Nonetheless, whenever the scientific endeavor is challenged from outside, technological accomplishments provide a ready fallback justification, a last line of defense. It’s not just math that supports the scientist, when he lays claim to a superior form of knowledge; for “…we have got / The Maxim gun, and they have not.” A gun—or a nuclear bomb—is a marvelous form of proof, accessible to anyone, and able to be repeated on demand. I don’t believe this loaded gun will blow your head off if fired; I know it to be true. And if you believe, because you are a witch doctor, that this gun, this creature of socially constructed Western ways of knowing, cannot harm you, I can show that belief to be false. And anyone can make that refutation—just hand them the gun. No Ph.D. required, nor any training in math.
From the standpoint of argumentation, the great advantage of human scale technological advances—the gun, the drug—is their accessibility and repeatability. Anyone who fires an intact gun, properly aimed, will achieve the same effect. Anyone who shoots up a large enough dose of heroin will stop breathing. The gun and the drug work every time, for everybody. You don’t have to be an expert to know their truths. Embodied as a gun, and on the scale of a gun, you cannot reasonably doubt that F = ma. Popper does not apply.
Unfortunately, the common sense argument just elaborated would not hold water in any academic department of philosophy. It suggests reliance on a pragmatic theory of truth, and accordingly, suffers from a gaping logical fallacy. This is most easily explained with reference to the electric light technology which we have in our homes.
The Problem with pragmatic demonstrations of the certainty of scientific knowledge
To the naïve technologist, the ability to command light by the flick of a switch, once the house has been properly wired and connected to an electric generator, is one of many everyday proofs of the advance of science. No human had such ability to control light, prior to a century or so ago. And—here is the logical fallacy—the technologist claims it is the scientific theory of the electron, and its elaboration in terms of a theory of electricity, which bequeathed the ability to control light at home at will. The discovery of electricity becomes one among many scientific advances showing the superiority of the scientific method as a means of producing knowledge.

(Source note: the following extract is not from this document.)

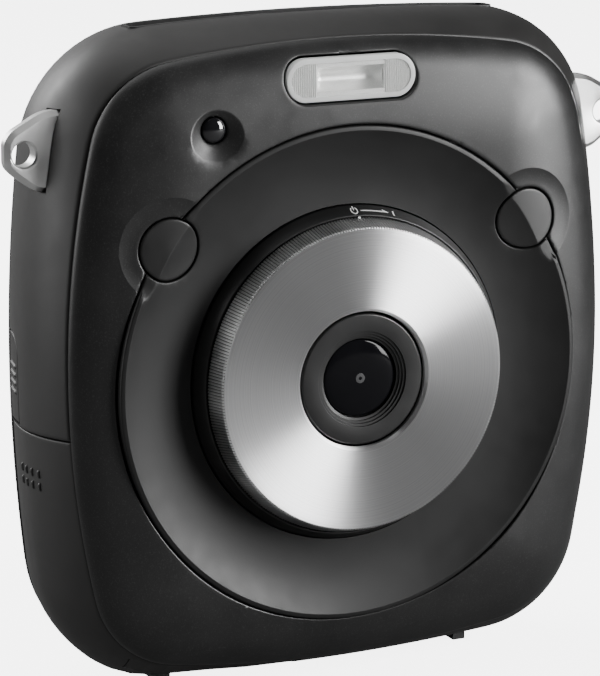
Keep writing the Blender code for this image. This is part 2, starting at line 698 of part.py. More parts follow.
def lens_parts():
    axis_point = (0, 0, LENS_Z)
    face, base = -FACE_Y, -KNURL_BASE_Y
    turned(
        "lens_bezel",
        [
            (28.6 * MM, 14.9 * MM),
            (BEZEL_R - GAP, 14.9 * MM),
            (BEZEL_R - GAP, 16.7 * MM),
            (31.6 * MM, 18.4 * MM),
            (30.9 * MM, 19.3 * MM),
            (30.6 * MM, 19.4 * MM),
            (30.6 * MM, 18.7 * MM),
            (28.6 * MM, 18.7 * MM),
        ],
        axis_point,
        finish="satin_black",
    )
    turned(
        "lens_ring",
        [
            (RING_HOLE_R, face - 1.4 * MM),
            (RING_HOLE_R, face - 0.5 * MM),
            (RING_HOLE_R + 0.4 * MM, face),
            (KNURL_TOP_R, face),
            (KNURL_BASE_R, base),
            (28.3 * MM, base - 0.3 * MM),
            (28.3 * MM, 15.2 * MM),
            (26.8 * MM, 15.2 * MM),
            (26.8 * MM, face - 1.4 * MM),
        ],
        axis_point,
        finish="spun_metal",
    )
    steps_down = []
    for i in range(3):
        r = 9.1 * MM - i * 0.5 * MM
        steps_down += [(r, -NAME_RING_Y - i * 0.35 * MM), (r, -NAME_RING_Y - (i + 1) * 0.35 * MM)]
    turned(
        "name_ring",
        steps_down
        + [
            (GLASS_R, 21.7 * MM),
            (GLASS_R, 20.6 * MM),
            (12.5 * MM, 20.6 * MM),
            (12.5 * MM, 22.7 * MM),
            (12.4 * MM, -NAME_RING_Y),
        ],
        axis_point,
        finish="satin_black",
        steps=36,
    )
    turned(
        "front_glass",
        [
            (0, 20.0 * MM),
            (GLASS_R - GAP, 20.0 * MM),
            (GLASS_R - GAP, 21.3 * MM),
            (4 * MM, 21.7 * MM),
            (0, 21.85 * MM),
        ],
        axis_point,
        finish="glass",
        steps=32,
    )
    turned(
        "lens_tube",
        [
            (11.2 * MM, 8.8 * MM),
            (13.2 * MM, 8.8 * MM),
            (13.2 * MM, 10.2 * MM),
            (12.4 * MM, 10.2 * MM),
            (12.4 * MM, 20.3 * MM),
            (8 * MM, 20.3 * MM),
            (8 * MM, 19.4 * MM),
            (11.2 * MM, 19.4 * MM),
        ],
        axis_point,
        finish="inner_plastic",
        steps=32,
    )
    turned(
        "focus_barrel",
        [
            (5.2 * MM, 11.5 * MM),
            (8.4 * MM, 11.5 * MM),
            (8.4 * MM, 17 * MM),
            (5.2 * MM, 17 * MM),
        ],
        axis_point,
        finish="inner_plastic",
        steps=28,
    )
    turned(
        "focus_lens",
        [
            (0, 12.3 * MM),
            (4.9 * MM, 13 * MM),
            (4.9 * MM, 15.6 * MM),
            (0, 16.6 * MM),
        ],
        axis_point,
        finish="glass",
        steps=24,
    )
    turned(
        "aperture_plate",
        [
            (1.1 * MM, 18.2 * MM),
            (10.9 * MM, 18.2 * MM),
            (10.9 * MM, 18.9 * MM),
            (2.4 * MM, 18.9 * MM),
            (2.2 * MM, 19.6 * MM),
            (1.1 * MM, 19.2 * MM),
        ],
        axis_point,
        finish="inner_plastic",
        steps=28,
    )
    centred_box("image_sensor", (0, -10.1 * MM, LENS_Z), (10 * MM, 1.4 * MM, 8 * MM), "glass")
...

The philosopher will have none of it. The scientific knowledge, if any, resides in the theory of electricity, and its postulation of tiny entities carrying a negative charge, a particle which is also manifest as one of several types of electromagnetic energy waves, yada yada. Scientific knowledge has little to do with know-how or can-do; science, as examined by philosophers, is know-that: we know that electrons can be mathematically described in such and such a way, as part of a larger system of equations that characterize electromagnetic energy. Per Popper, we may someday find a better explanation for electrical phenomena, including light bulbs, one that dispenses with tiny “particles” carrying a “charge.” Virtual strings vibrating in multiple dimensions might explain electricity and much more. The mathematical equations we now think to be true would then stand revealed as a local subset of a larger system, and true only locally.
As a general rule, any given instance of can-do or know-how can be explained by, and be consistent with, uncountably many general theoretical explanations. And since, for the philosopher, knowledge resides in the theory, and above all, in the mathematical laws in which a good theory consists, instances of can-do and know-how prove nothing and underwrite no claim of truth. Truth is a property of statements, not actions.

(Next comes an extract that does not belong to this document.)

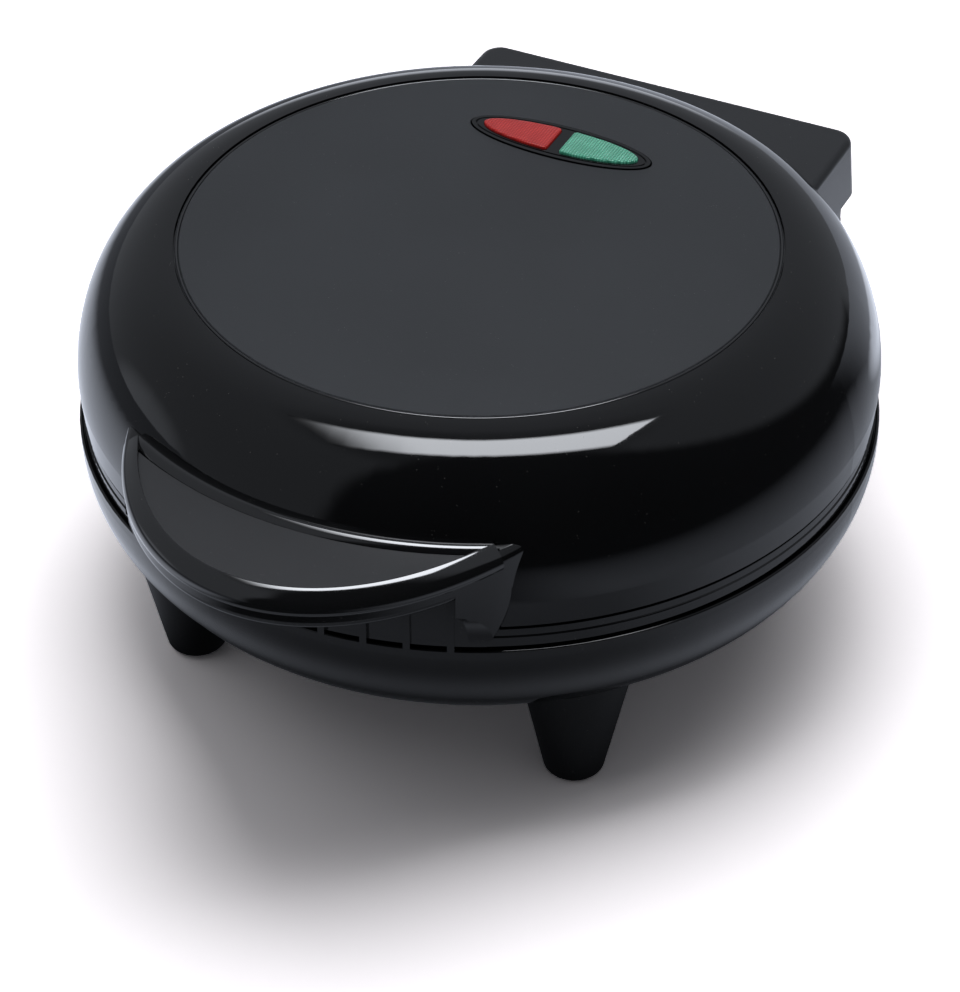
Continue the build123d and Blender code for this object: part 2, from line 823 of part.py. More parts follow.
def handle_lip():
    """The thin raised lip round the handle's plateau."""
    line = handle_crescent(handle_lip_inset)
    line -= handle_crescent(handle_lip_inset + handle_lip_width)
    lip = Pos(0, 0, handle_plateau - rib_root) * extrude(line, handle_lip_height + rib_root)
    crest = [e for e in lip.edges() if e.bounding_box().min.Z > handle_top - 0.01]
    return fillet(crest, handle_lip_rounding)


def cheek_flare():
    """What the handle's end cheeks leave free where they sweep in to the skirt."""
    foot = (skirt_radius, handle_foot - 1)
    top = (cheek_flare_radius, handle_under)
    middle = ((foot[0] + top[0]) / 2 - cheek_flare_bulge, (foot[1] + top[1]) / 2 + cheek_flare_bulge)
    far = handle_length - handle_centre + 1
    sweep_line = ThreePointArc(foot, middle, top)
    return turned(sweep_line, Polyline(top, (far, handle_under), (far, foot[1]), foot))


def plateau_dome_radius():
    """The dome's radius at the height of the handle's plateau."""
    rise = (handle_top - widest_height) / (cover_height - widest_height)
    return panel_seat_radius + (cover_radius - panel_seat_radius) * sqrt(1 - rise ** 2)


def is_front_edge(edge, height):
    """Whether an edge lies level on the handle's rounded front, at a height."""
    box = edge.bounding_box()
    level = abs(box.min.Z - height) < 0.01 and abs(box.max.Z - height) < 0.01
    middle = edge.position_at(0.5)
    place = (middle.X / handle_half_width) ** 2 + ((middle.Y - handle_centre) / handle_length) ** 2
    return level and abs(place - 1) < 0.01


def make_top_panel():
    """The satin disc with the hole for the indicator bezel."""
    face = panel_radius - panel_rim_width
    rim_top = panel_top - panel_rim_drop
    disc = turned(Polyline((0, panel_seat + seat_gap), (panel_radius, panel_seat + seat_gap),
                           (panel_radius, rim_top), (face, rim_top), (face, panel_top - panel_edge_chamfer),
                           (face - panel_edge_chamfer, panel_top), (0, panel_top), close=True))
    hole = Ellipse(bezel_half_length + bezel_groove, bezel_half_width + bezel_groove)
    return disc - Pos(0, window_along, panel_seat - 1) * extrude(hole, panel_thickness + 2)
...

If you have not spent all your life in academia, you may be scratching your head. How can technological advances not provide support for the claim that the scientific method produces knowledge? How can the unique prevalence of technological innovation in our era not be tied back to the equally unique advent and flourishing of the scientific method within the past few centuries?
As a non-academic, you might fear the philosopher has had to destroy the village in order to save it. Once scientific knowledge is located in theory, and theory has been detached from pragmatic consequence, where does the superiority of scientific knowledge now reside? As just shown, it has nothing to do with guns, drugs, light switches or any of the other great improvements of modern life. These become the province of technology, not science. Science is a superior form of knowing because, uh … it’s math?
Not everyone will read that last sentence in a satirical voice. Many luminaries in the social and behavioral sciences would instead nod sagely in assent. Yes, science is math. Math is knowledge. New math is how new knowledge is forged. Do math, or go home.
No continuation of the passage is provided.